--- Start GIVEN INFORMATION ---

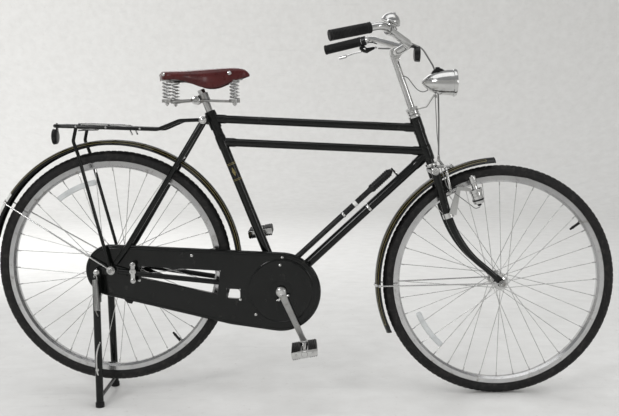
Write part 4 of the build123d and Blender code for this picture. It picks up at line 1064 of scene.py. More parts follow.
# ------------------------------------------------------------------------------ frame
@dataclass
class FrameTrim:
    """Lugs, seat clamp, lining and small fittings of the frame."""

    body: str = "frame"
    head_radius: float = 16.0
    main_radius: float = 14.3
    top_radius: float = 12.2
    enamelled: tuple[str, ...] = ("head_tube", "seat_tube", "seat_lug", "upper_top_tube",
                                  "lower_top_tube", "down_tube", "bottom_bracket_shell",
                                  "chain_stays", "seat_stays", "rear_rack", "pump_pegs",
                                  "stand_bracket", "brake_arm")

    def build(self) -> None:
        """Make the frame's trim and dress its nodes."""
        for node in self.enamelled:
            dress(frame["nodes"][node], ENAMEL)
        dress(frame["nodes"]["seat_post"], CHROME)
        dress(frame["nodes"]["seat_bolt"], CHROME)
        self.lugs()
        self.seat_clamp()
        self.bracket_cups()
        self.bands()
        self.axle_nuts()

    def lugs(self) -> None:
        """Turn the sleeves where the tubes meet the head and seat tubes."""
        upper = HEAD_TOP - HEAD_UP * 33.0
        lower = HEAD_LOW + HEAD_UP * 39.0
        down = HEAD_LOW + HEAD_UP * 30.5
        seat_upper, seat_lower = SEAT_LUG - SEAT_UP * 14.5, SEAT_LUG - SEAT_UP * 90.0
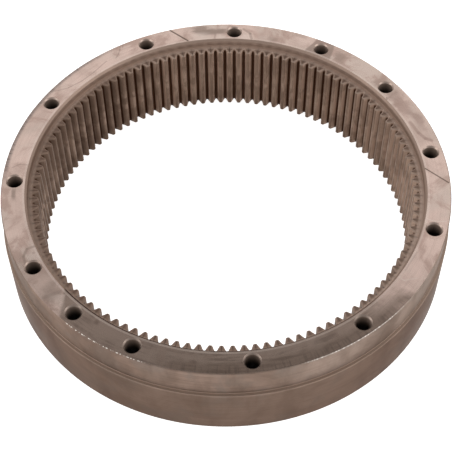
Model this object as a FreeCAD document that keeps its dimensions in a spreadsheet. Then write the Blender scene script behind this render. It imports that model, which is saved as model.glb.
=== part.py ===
# Internal ring gear: one forged steel ring, turned, drilled and gear-shaped on the inside
import FreeCAD
import Part
import Sketcher
import math
import os

# The frame has +Z along the gear axis and its origin at the centre of the bottom face.
# The seven bolt hole positions on the +Y side are mirrored about the X axis, and the hole
# that has no partner lies on +X.

# Driving dimensions in millimetres and degrees, one spreadsheet row each
DRIVING_SIZES = (
    ("tooth_count", 116, "teeth on the inside of the ring"),
    ("gear_module", 4.0, "pitch diameter over tooth count"),
    ("pressure_angle", 25.0, "flank slope at the pitch circle"),
    ("profile_shift", -0.3, "how far the tooth spaces lie further out than standard, in modules"),
    ("addendum_factor", 1.0, "tooth height inside the pitch circle, in modules"),
    ("dedendum_factor", 1.3, "tooth space depth outside the shifted pitch line, in modules"),
    ("space_overrun", 3.0, "how far the space cutter starts inside the tooth tips"),
    ("recess_clearance", 5.0, "tooth roots out to the wall of both turned recesses"),
    ("inner_land", 15.5, "recess wall out to the bolt circle"),
    ("outer_land", 15.5, "bolt circle out to the upper band, which locates the housing"),
    ("ledge_width", 3.0, "upper band out to the lower band"),
    ("ring_height", 115.0, "bottom face to top face"),
    ("band_edge", 1.6, "chamfer on the bottom outer edge"),
    ("pilot_height", 42.5, "top face down to the ledge"),
    ("pilot_edge", 1.0, "chamfer on the top outer edge"),
    ("relief_depth", 0.8, "relief groove at the foot of the upper band"),
    ("relief_width", 2.4, "height of that groove"),
    ("recess_edge", 2.5, "chamfer on the mouth of each recess"),
    ("top_recess_depth", 11.0, "top face down to the tooth ends"),
    ("bottom_recess_depth", 6.5, "bottom face up to the tooth ends"),
    ("bolt_hole_radius", 8.75, "clearance for a 16 mm bolt"),
    ("bolt_hole_edge", 1.75, "chamfer on both ends of each bolt hole"),
    ("first_pair_angle", 18.0, "bolt holes on both sides of the X axis"),
    ("second_pair_angle", 48.0, "the same"),
    ("third_pair_angle", 78.0, "the same"),
    ("fourth_pair_angle", 114.0, "the same"),
    ("fifth_pair_angle", 141.0, "the same"),
    ("sixth_pair_angle", 168.0, "the same"),
)

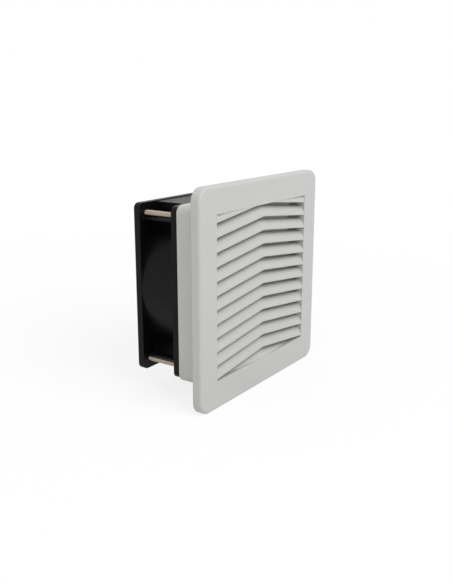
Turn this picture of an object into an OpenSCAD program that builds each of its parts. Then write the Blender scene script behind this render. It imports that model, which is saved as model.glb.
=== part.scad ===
// Filter fan for a cabinet wall: louvre cover, filter mat, snap-in base and axial fan.
// X runs to the right seen from the front, Y runs back into the cabinet and Z runs up.
// The origin is the middle of the cut-out, in the plane of the wall's outer surface.

/* [Fan housing] */
// Width and height of the fan
fan_w = 119; // [117:0.5:120]
// Depth of the fan
fan_depth = 38.5; // [37:0.5:40]
// Thickness of each fan flange
fan_flange_t = 5.7; // [5:0.1:6.5]
// Corner radius of the fan flanges
fan_corner_r = 4; // [3.5:0.1:6.5]
// Rounding of the flanges' outer edges
fan_edge_r = 1.5; // [1:0.1:2]
// Distance of the screw holes from the fan's edges
fan_screw_inset = 7.1; // [7:0.05:7.5]
// Diameter of the fan's screw holes
fan_hole_d = 4.3; // [4.2:0.05:4.5]
// Distance of the air bore from the fan's edges
bore_inset = 2.5; // [2.3:0.1:3]
// Distance of the connection housing's sides from the fan's edges
saddle_inset = 18; // [17.7:0.1:19]
// Number of struts that carry the motor
strut_count = 4; // [3:1:5]
// Width of a strut
strut_w = 6; // [5:0.5:8]

/* [Rotor] */
// Diameter of the impeller's hub
hub_d = 64; // [64:0.5:68]
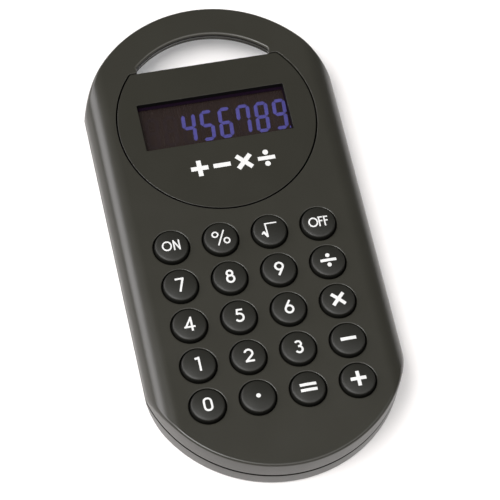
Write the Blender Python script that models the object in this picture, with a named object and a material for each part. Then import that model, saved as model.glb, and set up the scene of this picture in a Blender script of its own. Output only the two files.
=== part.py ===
"""Handheld desk calculator with a carrying handle, as an assembly of separate parts.

Frame: +Z is up out of the keypad, +Y points to the handle, and the origin is on the back face, under the middle of
the body. The calculator lies on its back. Every size below is in metres.
"""

import math

import bmesh
import bpy

MM = 0.001

# Body: a slab with rolled long sides, whose two ends are cut by upright round walls.
BODY_LENGTH = 118.6 * MM
BODY_HALF_WIDTH = 29.8 * MM
BODY_THICKNESS = 10.2 * MM
SEAM_HEIGHT = 4.3 * MM
HANDLE_END_RADIUS = 31.2 * MM
KEYPAD_END_RADIUS = 30.8 * MM
FRONT_ROLL = 5.8 * MM
REAR_ROLL = 4.3 * MM
WALL = 1.4 * MM
FRONT_PLATE = 1.5 * MM
SEAM_GAP = 0.1 * MM
REST_GAP = 0.1 * MM
FRONT_INNER_ROLL = 4.2 * MM
REAR_INNER_ROLL = 2.9 * MM
DEEP = 5 * MM

FRONT_FACE = BODY_THICKNESS
PLATE_UNDERSIDE = FRONT_FACE - FRONT_PLATE
HALF_LENGTH = BODY_LENGTH / 2

# Keypad: four columns and five rows of round keys.
KEY_PITCH_X = 11.5 * MM
KEY_PITCH_Y = 10.0 * MM
KEY_COLUMNS = 4
KEY_ROWS = 5
KEYPAD_CENTRE_Y = -22.05 * MM
KEY_HOLE_RADIUS = 4.32 * MM
KEY_RADIUS = 4.05 * MM
KEY_RIM_RADIUS = 3.7 * MM
KEY_RIM_RISE = 1.0 * MM
KEY_CROWN_RISE = 1.4 * MM
KEY_EDGE_RISE = 0.7 * MM
KEY_FLANGE_RADIUS = 4.7 * MM
KEY_FLANGE_LOW = 7.6 * MM
KEY_FLANGE_HIGH = 8.5 * MM
KEY_NAMES = (
    ("key_on", "key_percent", "key_root", "key_off"),
    ("key_7", "key_8", "key_9", "key_divide"),
    ("key_4", "key_5", "key_6", "key_multiply"),
    ("key_1", "key_2", "key_3", "key_minus"),
    ("key_0", "key_point", "key_equals", "key_plus"),
)

# Display panel: a round plate with its top cut straight, below the handle opening.
PANEL_CENTRE_Y = 29.0 * MM
OPENING_RADIUS = 23.65 * MM
PANEL_GAP = 0.28 * MM
PANEL_TOP_Y = 44.2 * MM
PANEL_FLANGE_RADIUS = 24.7 * MM
PANEL_FLANGE_INNER = 22.2 * MM
PANEL_FLANGE_LOW = 7.7 * MM
HANDLE_HALF_WIDTH = 16.5 * MM
HANDLE_SEAM = 8.3 * MM
HANDLE_WALL = 1.3 * MM
FLARE_TOP = 6.9 * MM
FLARE_RADIUS = 27.6 * MM
WINDOW_HALF_WIDTH = 17.5 * MM
WINDOW_LOW_Y = 23.5 * MM
WINDOW_HIGH_Y = 35.75 * MM

# Display: window, liquid crystal cell, its films and its ribbon.
LENS_MARGIN = 1.2 * MM
LENS_LOW = 7.75 * MM
GLASS_HALF_WIDTH = 19.4 * MM
GLASS_LOW_Y = 20.0 * MM
GLASS_HIGH_Y = 37.8 * MM
GLASS_LEDGE = 2.2 * MM
GLASS_LOW = 6.2 * MM
GLASS_SHEET = 0.55 * MM
FILM = 0.2 * MM
FRAME_RIB = 1.2 * MM

# Board and rubber mat.
BOARD_HALF_WIDTH = 21.0 * MM
BOARD_LOW_Y = -46.6 * MM
BOARD_HIGH_Y = 18.4 * MM
BOARD_LOW = 5.0 * MM
BOARD_THICKNESS = 0.8 * MM
BOARD_TOP = BOARD_LOW + BOARD_THICKNESS
BOARD_END_RADIUS = 28.4 * MM
MAT_HIGH_Y = 3.2 * MM
MAT_LOW = BOARD_TOP + REST_GAP
MAT_WEB = 0.8 * MM
DOME_TOP = KEY_FLANGE_LOW - REST_GAP
DOME_BASE_RADIUS = 3.4 * MM
DOME_TOP_RADIUS = 2.2 * MM
DOME_HOLLOW_RADIUS = 2.6 * MM
DOME_HOLLOW_TOP_RADIUS = 1.6 * MM
DOME_SKIN = 0.5 * MM

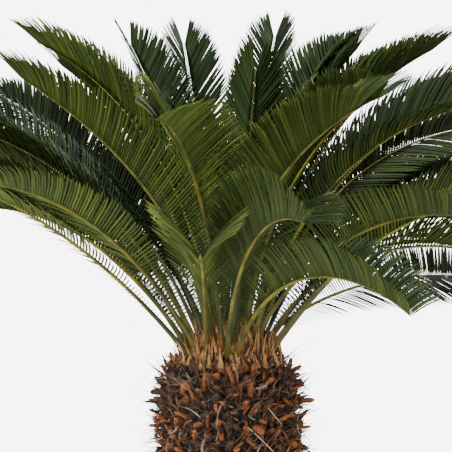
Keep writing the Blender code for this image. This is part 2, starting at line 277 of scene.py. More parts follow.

--- End GIVEN INFORMATION ---

§ **WRITTEN PROBLEM**:
The lines to transcribe begin at the line with "Turn this picture" and end at the line with "wall's outer surface."; copy them exactly, both ends included.

§ **FULL RESPONSE**:
Turn this picture of an object into an OpenSCAD program that builds each of its parts. Then write the Blender scene script behind this render. It imports that model, which is saved as model.glb.
=== part.scad ===
// Filter fan for a cabinet wall: louvre cover, filter mat, snap-in base and axial fan.
// X runs to the right seen from the front, Y runs back into the cabinet and Z runs up.
// The origin is the middle of the cut-out, in the plane of the wall's outer surface.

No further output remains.